私たちの抱える仕事も同じで、大物や小物が混在していて、いらいらします。夜寝る前とか、朝机に向かった時に、仕事がいろいろ浮かんで、憂鬱になったことって、ありませんか。
私は、仕事を、次のように整理しています。
まず、抱えている仕事を、紙(A4の罫紙)に書き出します。大物も小物も。その際に、「当面の仕事」と「中長期的課題」とに分けます。「当面の仕事」には、締め切り日を書きます。
そして、それぞれの中は、「本業」「副業」「その他」に分類しておきます。副業といっても、考え事の整理や原稿です。その他とは、雑事です。もちろん、「本業」が一番大切なのですが、「その他」に入っている仕事にも、気がかりなことは、たくさんあります。

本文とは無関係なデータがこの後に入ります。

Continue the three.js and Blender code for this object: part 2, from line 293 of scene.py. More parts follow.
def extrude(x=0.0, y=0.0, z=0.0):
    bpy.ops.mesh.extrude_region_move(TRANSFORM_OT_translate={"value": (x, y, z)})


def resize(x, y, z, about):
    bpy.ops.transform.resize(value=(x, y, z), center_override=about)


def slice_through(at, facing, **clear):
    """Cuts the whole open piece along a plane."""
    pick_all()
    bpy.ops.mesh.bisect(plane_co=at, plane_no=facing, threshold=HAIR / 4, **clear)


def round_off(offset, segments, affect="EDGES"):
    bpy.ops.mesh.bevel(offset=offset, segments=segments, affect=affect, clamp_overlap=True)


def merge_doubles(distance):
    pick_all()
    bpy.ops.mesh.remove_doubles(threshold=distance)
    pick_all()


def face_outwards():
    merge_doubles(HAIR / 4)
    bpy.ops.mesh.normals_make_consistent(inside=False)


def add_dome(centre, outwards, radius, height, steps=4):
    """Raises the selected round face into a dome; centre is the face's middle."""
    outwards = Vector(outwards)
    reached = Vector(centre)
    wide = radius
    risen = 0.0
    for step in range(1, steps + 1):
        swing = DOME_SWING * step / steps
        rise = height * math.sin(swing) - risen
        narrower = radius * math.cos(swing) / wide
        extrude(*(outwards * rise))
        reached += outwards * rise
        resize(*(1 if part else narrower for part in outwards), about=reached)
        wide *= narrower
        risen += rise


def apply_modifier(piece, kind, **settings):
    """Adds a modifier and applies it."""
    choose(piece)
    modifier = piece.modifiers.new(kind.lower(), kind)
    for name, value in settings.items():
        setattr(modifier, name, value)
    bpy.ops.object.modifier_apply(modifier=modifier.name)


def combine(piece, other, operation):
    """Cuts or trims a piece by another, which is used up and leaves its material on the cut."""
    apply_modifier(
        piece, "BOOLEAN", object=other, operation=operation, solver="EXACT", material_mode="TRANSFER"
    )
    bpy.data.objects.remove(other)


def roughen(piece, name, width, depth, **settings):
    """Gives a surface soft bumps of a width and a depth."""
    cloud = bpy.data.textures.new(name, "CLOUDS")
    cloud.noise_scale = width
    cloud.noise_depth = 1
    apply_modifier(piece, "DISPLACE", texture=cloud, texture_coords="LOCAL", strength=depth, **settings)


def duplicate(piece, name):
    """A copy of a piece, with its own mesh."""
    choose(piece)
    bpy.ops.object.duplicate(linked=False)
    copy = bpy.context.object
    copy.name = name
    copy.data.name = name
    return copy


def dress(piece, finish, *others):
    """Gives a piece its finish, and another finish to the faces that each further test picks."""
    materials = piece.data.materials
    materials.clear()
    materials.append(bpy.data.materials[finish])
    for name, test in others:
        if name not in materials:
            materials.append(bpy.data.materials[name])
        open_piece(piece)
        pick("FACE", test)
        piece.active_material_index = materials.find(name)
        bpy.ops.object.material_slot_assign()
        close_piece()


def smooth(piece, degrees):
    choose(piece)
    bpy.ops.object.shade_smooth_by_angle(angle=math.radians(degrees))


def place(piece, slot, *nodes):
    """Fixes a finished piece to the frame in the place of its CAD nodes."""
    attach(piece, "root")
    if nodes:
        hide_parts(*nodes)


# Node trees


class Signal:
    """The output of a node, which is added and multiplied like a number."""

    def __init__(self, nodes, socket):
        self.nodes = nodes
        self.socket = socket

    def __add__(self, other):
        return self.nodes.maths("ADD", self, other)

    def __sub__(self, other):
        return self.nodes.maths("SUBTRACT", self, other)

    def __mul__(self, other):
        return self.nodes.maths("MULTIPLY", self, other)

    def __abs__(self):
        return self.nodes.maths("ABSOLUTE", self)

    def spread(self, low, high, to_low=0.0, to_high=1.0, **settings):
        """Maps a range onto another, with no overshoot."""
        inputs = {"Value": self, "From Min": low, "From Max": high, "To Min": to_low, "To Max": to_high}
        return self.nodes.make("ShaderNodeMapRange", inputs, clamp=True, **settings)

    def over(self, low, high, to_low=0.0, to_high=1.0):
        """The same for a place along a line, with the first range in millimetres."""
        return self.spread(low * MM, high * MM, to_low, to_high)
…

「なーんだ、それだけのことか」と、がっかりなさる人も、多いでしょう。
しかし、「明るい係長講座」にも書きましたが、目に見える形にしないと、人は忘れます。さらに、書き出すことで、まずは全体がつかめて、一安心します。
頭の中にあるだけでは、ぐるぐる巡りをして、不安を増長します。「あれもしなければ」「これも片付けなければ」と思っていると、いらいらするだけで、ちっとも進みません。
次に、急ぎのものとそうでないものを分類することで、急ぎの優先順位が見えます。そして、大物と小物が見えて、どれに力と時間がかかるか、配分がわかります。このように優先順位をはっきりさせることで、本人は安心し、仕事も進みます。
「見える化」は、仕事を整理するために、とても重要なことです。
処理できた項目には、赤鉛筆で「済み」と書き込ます。この瞬間が、うれしいのですよね。途中まで進んだ項目には、「あと、××が必要」と書き込みます。
順に片付いて、赤鉛筆で消していくのですが、残念なことに新しい仕事が入ってきて、加筆され、項目が減ることはないのです。数日経って、メモが汚くなると、全体を書き換えます。
私は、こんなことを、1週間や10日ごとに、繰り返しています。
貼ってはがせるメモ用紙(ポストイット)に、処理しなければならない仕事を書き込んで、机に貼っている人もいます。あれは見た目がきれいでないことと、全体像がつかめない、優先順位が見えないので、私は採用していません。
ノートに書き込む人もおられますが、私は、1枚の用紙の方が見やすいのと、すんだら捨てる主義なので、ノートは使っていません。
皆さんも、それぞれ工夫してやっておられることでしょうが、私のやり方を「明るい係長講座」続編として書きました。